Seeing our team win a championship is an obvious priority for the new president of The Sky, Adam Fox, from Glencoe, but an incident at his daughter’s soccer game made him realize why it was really important to raise the profile of women’s sports in our community. “After a game, one of the coaches told my daughter, ‘Wow. You’re a regular little Pelé out there,’” Fox recalls. “The guy’s wife whacked him and said, ‘You couldn’t think of one female soccer player?’ My daughter asked me, ‘Who’s Pelé.’ I said, ‘He’s this guy who…‘ My daughter said, ‘Dad, do I have to be a guy if I want to like soccer, ’cause I don’t want to do that then. I don’t want to be a guy. I don’t want to play.’ That’s when I knew there was more to this than just seeing some great professional basketball. It’s about an overall change in attitude and culture.”
Although that message is a powerful one, once The Sky hits the floor, it’s a little too easy to forget all about messages of empowerment and just get caught up in the action; because when you get right down to it, The Chicago Sky isn’t of women for women, it’s athletes for the glory of Chicago. With Pokey Chatman taking the reins as head coach and general manager this year, many are expecting to see The Sky take off like never before. When Chatman coached at Louisiana State, the team continually appeared in the Final Four, and last year she guided her Russian team to a perfect season in the European basketball league. This is the year we’re going to see The Sky become champions.

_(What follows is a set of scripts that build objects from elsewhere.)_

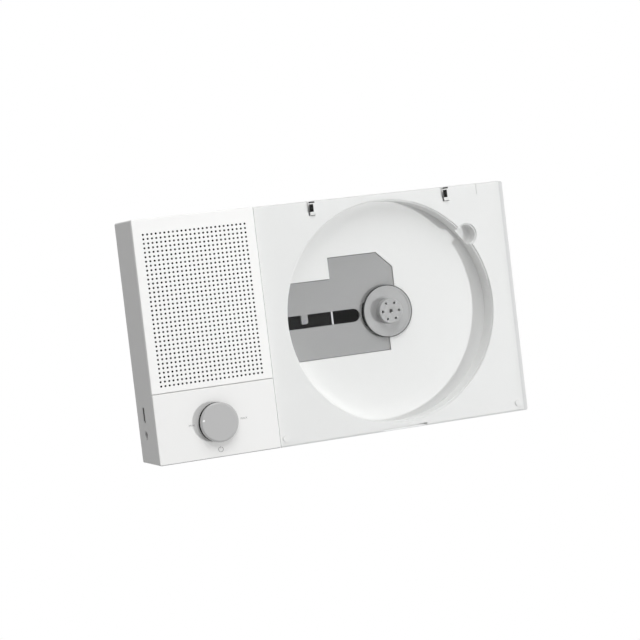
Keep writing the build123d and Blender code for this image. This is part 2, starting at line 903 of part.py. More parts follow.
# profiles of the disc well and of the finger scoop on its rim
with BuildSketch(turning_plane(well_x, 0)) as well_profile:
    with BuildLine():
        corner = (well_radius, deck_top - well_rim_radius)
        foot = Polyline((0, deck_top), (0, floor_top), (well_radius, floor_top), corner)
        lip = RadiusArc(foot @ 1, (well_radius + well_rim_radius, deck_top), -well_rim_radius)
        Line(lip @ 1, foot @ 0)
    make_face()
with BuildSketch(turning_plane(scoop_x, scoop_z)) as scoop_profile:
    with BuildLine():
        base = Line((0, deck_top), (0, scoop_floor))
        flat = Line(base @ 1, (scoop_radius - scoop_bottom_radius, scoop_floor))
        turn = RadiusArc(flat @ 1, (scoop_radius, scoop_floor + scoop_bottom_radius), -scoop_bottom_radius)
        rise = Line(turn @ 1, (scoop_radius, deck_top - well_rim_radius))
        lip = RadiusArc(rise @ 1, (scoop_radius + well_rim_radius, deck_top), -well_rim_radius)
        Line(lip @ 1, base @ 0)
    make_face()

with BuildPart() as disc_deck:
    with BuildSketch(at_height(deck_back)):
        rectangle_span(deck_left, half_width, -half_height, half_height)
    extrude(amount=deck_thickness)
    fillet(disc_deck.edges().filter_by(Axis.Y).group_by(Axis.X)[-1], corner_radius)
    fillet(disc_deck.faces().sort_by(Axis.Y)[0].edges().group_by(Axis.X)[1:], deck_edge_radius)
    revolve(well_profile.sketch, axis=turning_axis(well_x, 0), mode=Mode.SUBTRACT)
    revolve(scoop_profile.sketch, axis=turning_axis(scoop_x, scoop_z), mode=Mode.SUBTRACT)
    # towers of the case screws
    with BuildSketch(at_height(back_inner)):
        with Locations(*right_towers):
            Circle(tower_radius)
    extrude(amount=deck_back - back_inner)
    with BuildSketch(at_height(back_inner)):
        with Locations(*right_towers):
            Circle(case_screw_radius)
    extrude(amount=case_screw_length, mode=Mode.SUBTRACT)
    # land between the hinges, their slots, and the notch for a finger under the lid
    with BuildSketch(at_height(deck_top - land_depth)):
        rectangle_span(
            deck_x - land_width / 2, deck_x + land_width / 2, half_height - land_height, half_height
        )
    extrude(amount=land_depth, mode=Mode.SUBTRACT)
    with BuildSketch(at_height(deck_back)):
        for x in hinge_xs:
            rectangle_span(
                x - hinge_slot_width / 2, x + hinge_slot_width / 2, half_height - hinge_slot_length, half_height
            )
        rectangle_span(*notch_span, -half_height, notch_height - half_height)
    extrude(amount=deck_thickness, mode=Mode.SUBTRACT)
    with BuildSketch(at_height(deck_top - bumper_sink)):
        with Locations(*bumper_places):
            Circle(bumper_radius)
    extrude(amount=bumper_sink, mode=Mode.SUBTRACT)
    with BuildSketch(at_height(deck_back)):
        with Locations(*hinge_screw_places):
            Circle(bracket_screw_radius)
    extrude(amount=deck_thickness - land_depth - part_gap, mode=Mode.SUBTRACT)

# wall and floor of the disc well, bonded under the deck
with BuildPart() as well_pan:
    with BuildSketch(at_height(floor_back)):
        with Locations((well_x, 0)):
            Circle(well_radius + well_wall)
    extrude(amount=deck_back - floor_back)
    with BuildSketch(at_height(scoop_floor - well_wall)):
        with Locations((scoop_x, scoop_z)):
            Circle(scoop_radius + well_wall)
    extrude(amount=deck_back - scoop_floor + well_wall)
    revolve(well_profile.sketch, axis=turning_axis(well_x, 0), mode=Mode.SUBTRACT)
    revolve(scoop_profile.sketch, axis=turning_axis(scoop_x, scoop_z), mode=Mode.SUBTRACT)
    # opening of the floor around the drive
    with BuildSketch(at_height(floor_back)):
        with BuildLine():
            Polyline(*cover_outline, close=True)
        make_face()
        offset(amount=plate_gap, kind=Kind.INTERSECTION, mode=Mode.REPLACE)
    extrude(amount=well_floor, mode=Mode.SUBTRACT)

with BuildPart() as lid_bumpers:
    with BuildSketch(at_height(deck_top - bumper_sink)):
        with Locations(*bumper_places):
            Circle(bumper_radius)
    extrude(amount=bumper_sink + lid_gap - bumper_clearance)

# ---------------------------------------------------------------- clear lid and its hinges
arm_right = hinge_slot_width / 2 - hinge_side_gap
slot_foot = half_height - hinge_slot_length


def side_plane(x):
    """Plane square to the X axis whose sketches use the height and Z, and extrude towards -X."""
    return Plane(origin=(x, 0, 0), x_dir=(0, -1, 0), z_dir=(-1, 0, 0))


with BuildPart() as clear_lid:
    with BuildSketch(at_height(lid_back)):
        rectangle_span(block_right + lid_side_gap, half_width, -half_height, half_height - lid_top_gap)
    extrude(amount=lid_thickness)
    fillet(clear_lid.edges().filter_by(Axis.Y).group_by(Axis.X)[-1], corner_radius)
    fillet(clear_lid.faces().sort_by(Axis.Y)[0].edges(), lid_edge_radius)

with BuildPart() as hinge_arms:
    for x in hinge_xs:
        with BuildSketch(side_plane(x + arm_right)):
            with Locations((hinge_height, hinge_z)):
                Circle(hinge_barrel_radius)
            rectangle_span(hinge_height, lid_back, hinge_z - hinge_barrel_radius, hinge_z + hinge_pin_radius)
            rectangle_span(
                hinge_height - hinge_heel_length,
                hinge_height,
                hinge_z - hinge_heel_height / 2,
                hinge_z + hinge_heel_height / 2,
            )
            with Locations((hinge_height, hinge_z)):
                Circle(hinge_pin_radius + running_gap, mode=Mode.SUBTRACT)
            with Locations((hinge_height - magnet_drop, hinge_z)):
                Circle(magnet_radius, mode=Mode.SUBTRACT)
        extrude(amount=hinge_arm_thickness)
        with BuildSketch(side_plane(x + arm_right)):
            rectangle_span(
                lid_back - hinge_foot_thickness,
                lid_back,
                slot_foot + hinge_side_gap,
                slot_foot + hinge_side_gap + hinge_foot_length,
            )
        extrude(amount=hinge_foot_width)

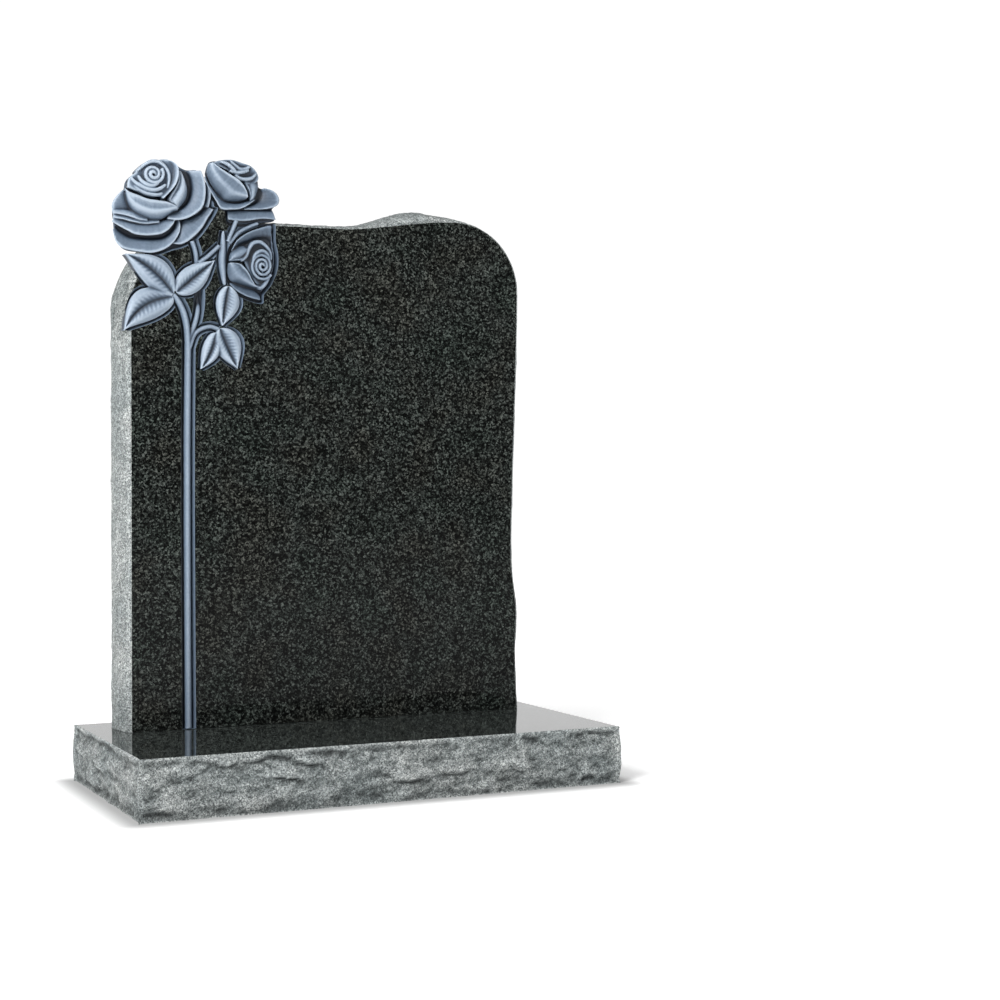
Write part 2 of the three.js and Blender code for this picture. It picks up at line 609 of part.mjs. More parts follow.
// The web of stone left between the two upper heads, whose front is the polished face.
const headWeb = [[2, 134], [60, 134], [56, 160], [49, 176], [42, 187], [34, 195], [28, 190], [18, 168]];

// Joins all the solids of a list into one.
const joined = (solids) => solids.reduce((sum, s) => sum.add(s));
function roseHead({ outline, petals, core, folds, heart: rolled }, front, back) {
  const flat = (loop, top) => headBody(loop, top, -carvingDepth);
  const middle = middleOf(headLoop(outline));
  const opened = petals.map((shape) => petal({ ...shape, middle }));
  const parts = [headBody(outline, front, back), flat(core, 0), ...opened, ...folds.map(ridge)];
  if (rolled) parts.push(heart(rolled));
  return joined(parts);
}

function headstone() {
  const heads = [openRose, sideRose, lowRose];
  const pockets = [...leaves.map(leafGroove), ...stems.map(ridgeGroove), ...heads.map(headPocket)];
  const carving = [
    ...leaves.map(leafSolid),
    ...stems.map(ridge),
    roseHead(openRose, -10, -headDepth),
    roseHead(sideRose, -8, -headDepth),
    roseHead(lowRose, -9, -carvingDepth),
  ];
  const face = slabBlock().add(headBody(headWeb, 0, -headDepth));
  const whole = face.subtract(joined(pockets)).add(joined(carving));
  const below = new THREE.BoxGeometry(2 * slabWidth, 4 * slabThickness, 20).translate(0, faceY, slabFoot - 10);
  const { array } = below.attributes.position;
  const corners = Array.from({ length: array.length / 3 }, (_, i) => new THREE.Vector3().fromArray(array, 3 * i));
  return outerSkin(whole.subtract(solid(corners, [...below.index.array])));
}

const polishedGranite = new THREE.MeshStandardMaterial({ color: 0x2e3232, roughness: 0.12, metalness: 0 });
const pitchedGranite = new THREE.MeshStandardMaterial({ color: 0x8d9394, roughness: 0.8, metalness: 0 });

const group = new THREE.Group();
group.add(meshOf('base', baseBlock(), pitchedGranite));
group.add(meshOf('headstone', headstone(), polishedGranite));

export default group;
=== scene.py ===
import math

import bpy
import numpy as np
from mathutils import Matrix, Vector, noise


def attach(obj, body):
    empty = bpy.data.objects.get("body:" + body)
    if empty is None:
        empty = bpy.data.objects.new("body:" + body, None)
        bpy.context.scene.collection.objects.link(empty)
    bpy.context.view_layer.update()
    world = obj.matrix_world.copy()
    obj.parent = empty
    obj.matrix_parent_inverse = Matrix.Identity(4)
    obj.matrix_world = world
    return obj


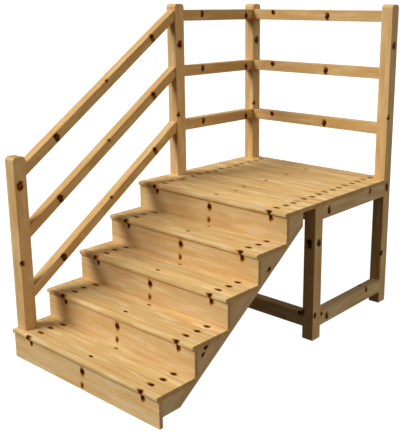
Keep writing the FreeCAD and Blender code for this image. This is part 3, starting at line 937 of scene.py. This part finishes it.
@dataclass
class Posts:
    """The newel, the three tall posts and the short leg."""

    finishes: Finishes
    side: float = 75.0
    top_round: float = 21.0
    eased: float = 3.0
    newel_foot: float = RISE
    cheek: float = 38.0
    # Knots stand in whorls up the trunk, so every tall post shows them at these heights.
    high_knot: float = 1650.0
    low_knot: float = 1218.0
    whorl: float = 875.0

    def build(self) -> None:
        """Make the five uprights."""
        side, high, low = self.side, self.high_knot, self.low_knot
        knots = [
            Knot(side, 36, high, 15),
            Knot(side, 12, low, 10),
            Knot(side, 34, high - self.whorl, 15),
            Knot(side, 9, low - self.whorl, 10),
            Knot(0, 30, high - 0.5 * self.whorl, 14),
            Knot(44, side, low + 90, 13),
        ]
        for node in ("front_left_post", "back_left_post", "back_right_post"):
            self.upright(node, squared(*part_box(node)), knots)
        self.newel()
        self.leg()

    def upright(self, node: str, shape: BMesh, knots: Sequence[Knot]) -> None:
        """Finish a post whose top is rounded front and back.

        Args:
            node: the frame part that it stands for.
            shape: the squared post.
            knots: its knots.
        """
        top = max(vertex.co.z for vertex in shape.verts)
        ease(shape, level_edges(shape, 2, top), self.top_round, 8)
        timber = Timber(node, Slot.POSTS, Grain.UPRIGHT, knots, eased=self.eased)
        timber.finish(shape, self.finishes)

    def newel(self) -> None:
        """Make the newel, which stands on the bottom tread and sends a tail down through it."""
        low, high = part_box("newel_post")
        stand = self.newel_foot * MM
        shape = squared(Vector((low.x, low.y, stand)), high)
        foot = min(shape.faces, key=lambda face: face.calc_center_median().z)
        inside = low.x + self.cheek * MM
        geometry = [foot, *foot.edges, *foot.verts]
        cut = {"plane_co": (inside, 0, 0), "plane_no": (1, 0, 0)}
        bmesh.ops.bisect_plane(shape, geom=geometry, **cut)
        tail = [
            face
            for face in shape.faces
            if face.normal.z < -FACING and face.calc_center_median().x > inside
        ]
        draw_out(shape, tail, (0, 0, low.z - stand))
        side = self.side
        knots = [Knot(side, 32, 918, 15), Knot(side, 9, 494, 10), Knot(0, 40, 700, 12)]
        self.upright("newel_post", shape, knots)

    def leg(self) -> None:
        """Make the leg under the platform's front right corner."""
        node = "front_right_leg"
        knots = [
            Knot(36, 0, 586, 16),
            Knot(self.side, 42, 589, 13),
            Knot(self.side, 18, 155, 11),
            Knot(3, 0, 160, 11),
            Knot(0, 30, 400, 11),
        ]
        timber = Timber(node, Slot.POSTS, Grain.UPRIGHT, knots, eased=self.eased)
        timber.finish(squared(*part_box(node)), self.finishes)


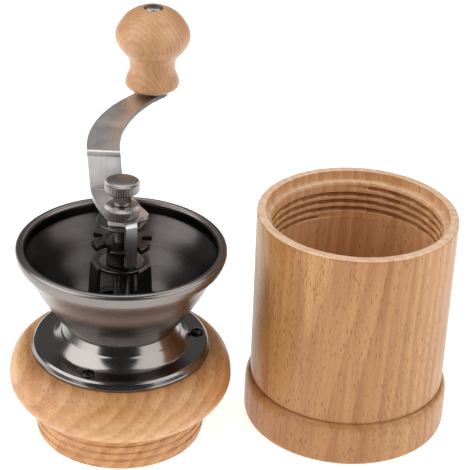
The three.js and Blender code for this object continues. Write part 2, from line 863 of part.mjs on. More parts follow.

“They remind me a lot of the athletes from when I was growing up,” Alter says, recalling what first grabbed his attention about the WNBA. “They make a nice living, but they don’t make a ton of money, so their motivation is not financial. They’re motivated by a love of what they’re doing. Professional athletes today seem to have a different set of priorities. [The Sky players] aren’t like that. They’re a part of our community.”
You don’t go to a Sky game expecting to see an NBA game. Sure, you see fast and furious competition at the highest level between the top athletes in their game, but the energy is different. You feel less a spectator and more a part of something, like you’re getting in on the ground level of something massive. It’s a really fun opportunity to spend a couple of hours rooting for your home team, though for many, it’s a home team they had no idea they had. Once you’ve been, however, it’s something that stays with you; from the energy and the drama of players like Sylvia Fowles to the toothy grin of the team mascot, The Sky Guy, who’s always cheering for our girls, it’s easy to become addicted. This year their profile is going to skyrocket.